**Your instructions**
Exactly the lines from the one containing "Model this object" through the one containing "---- Driving dimensions" must be returned; include both ends and nothing else.

**Dataset**
# # # # #

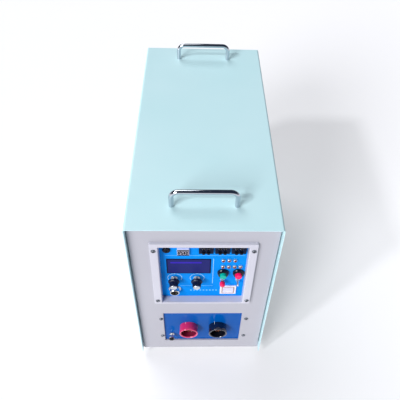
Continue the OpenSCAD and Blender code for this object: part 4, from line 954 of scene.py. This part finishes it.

# # # # #

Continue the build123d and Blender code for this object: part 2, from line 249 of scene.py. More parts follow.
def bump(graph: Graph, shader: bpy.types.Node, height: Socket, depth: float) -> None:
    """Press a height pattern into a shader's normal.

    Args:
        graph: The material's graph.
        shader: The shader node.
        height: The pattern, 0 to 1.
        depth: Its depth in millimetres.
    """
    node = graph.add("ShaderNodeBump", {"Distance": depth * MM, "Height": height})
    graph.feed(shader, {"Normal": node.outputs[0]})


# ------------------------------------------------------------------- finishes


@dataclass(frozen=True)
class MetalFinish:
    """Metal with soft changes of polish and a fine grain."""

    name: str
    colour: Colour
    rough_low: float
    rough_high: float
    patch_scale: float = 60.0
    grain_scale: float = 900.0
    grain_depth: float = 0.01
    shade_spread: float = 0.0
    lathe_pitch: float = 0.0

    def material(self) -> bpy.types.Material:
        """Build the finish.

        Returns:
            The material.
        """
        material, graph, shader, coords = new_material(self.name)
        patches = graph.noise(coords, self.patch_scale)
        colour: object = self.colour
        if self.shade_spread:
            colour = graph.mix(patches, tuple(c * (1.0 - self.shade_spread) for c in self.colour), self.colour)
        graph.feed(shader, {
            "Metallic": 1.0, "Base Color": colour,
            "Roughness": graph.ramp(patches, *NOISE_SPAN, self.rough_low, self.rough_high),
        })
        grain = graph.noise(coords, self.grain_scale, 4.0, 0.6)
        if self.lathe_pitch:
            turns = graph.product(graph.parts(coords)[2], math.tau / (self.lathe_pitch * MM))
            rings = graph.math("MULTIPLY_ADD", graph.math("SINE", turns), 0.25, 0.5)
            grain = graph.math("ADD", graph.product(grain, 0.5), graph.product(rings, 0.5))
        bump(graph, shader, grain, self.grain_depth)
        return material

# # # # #

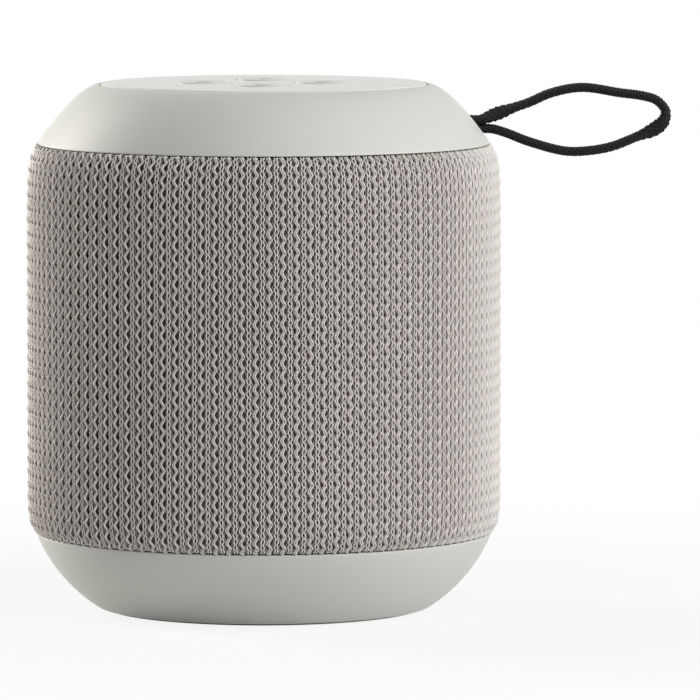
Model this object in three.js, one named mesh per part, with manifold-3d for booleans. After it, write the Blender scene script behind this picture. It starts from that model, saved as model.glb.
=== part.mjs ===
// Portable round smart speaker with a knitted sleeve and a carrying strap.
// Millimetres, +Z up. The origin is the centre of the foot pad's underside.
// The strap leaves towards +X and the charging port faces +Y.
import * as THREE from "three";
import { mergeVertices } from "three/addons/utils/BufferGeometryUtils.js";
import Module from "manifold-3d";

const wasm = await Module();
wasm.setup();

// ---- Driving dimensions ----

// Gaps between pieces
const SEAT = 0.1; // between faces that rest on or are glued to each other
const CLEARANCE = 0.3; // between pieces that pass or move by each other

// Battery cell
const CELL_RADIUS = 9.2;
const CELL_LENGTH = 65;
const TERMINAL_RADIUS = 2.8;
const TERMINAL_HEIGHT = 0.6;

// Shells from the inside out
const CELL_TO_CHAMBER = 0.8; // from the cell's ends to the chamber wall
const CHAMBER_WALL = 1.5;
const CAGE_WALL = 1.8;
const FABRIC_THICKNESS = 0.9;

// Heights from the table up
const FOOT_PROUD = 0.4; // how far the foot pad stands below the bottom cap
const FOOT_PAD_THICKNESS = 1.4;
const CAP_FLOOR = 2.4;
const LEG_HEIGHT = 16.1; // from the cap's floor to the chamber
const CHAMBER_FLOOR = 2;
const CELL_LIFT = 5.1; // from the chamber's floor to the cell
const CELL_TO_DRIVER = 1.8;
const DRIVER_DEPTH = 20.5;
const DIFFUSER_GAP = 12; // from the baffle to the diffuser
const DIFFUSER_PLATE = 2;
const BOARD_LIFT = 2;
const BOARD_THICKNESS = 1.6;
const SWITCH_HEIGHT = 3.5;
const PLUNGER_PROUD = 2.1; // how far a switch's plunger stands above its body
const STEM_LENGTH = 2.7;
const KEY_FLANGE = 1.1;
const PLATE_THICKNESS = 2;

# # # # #

**Solution to this exercise**
Model this object in three.js, one named mesh per part, with manifold-3d for booleans. After it, write the Blender scene script behind this picture. It starts from that model, saved as model.glb.
=== part.mjs ===
// Portable round smart speaker with a knitted sleeve and a carrying strap.
// Millimetres, +Z up. The origin is the centre of the foot pad's underside.
// The strap leaves towards +X and the charging port faces +Y.
import * as THREE from "three";
import { mergeVertices } from "three/addons/utils/BufferGeometryUtils.js";
import Module from "manifold-3d";

const wasm = await Module();
wasm.setup();

// ---- Driving dimensions ----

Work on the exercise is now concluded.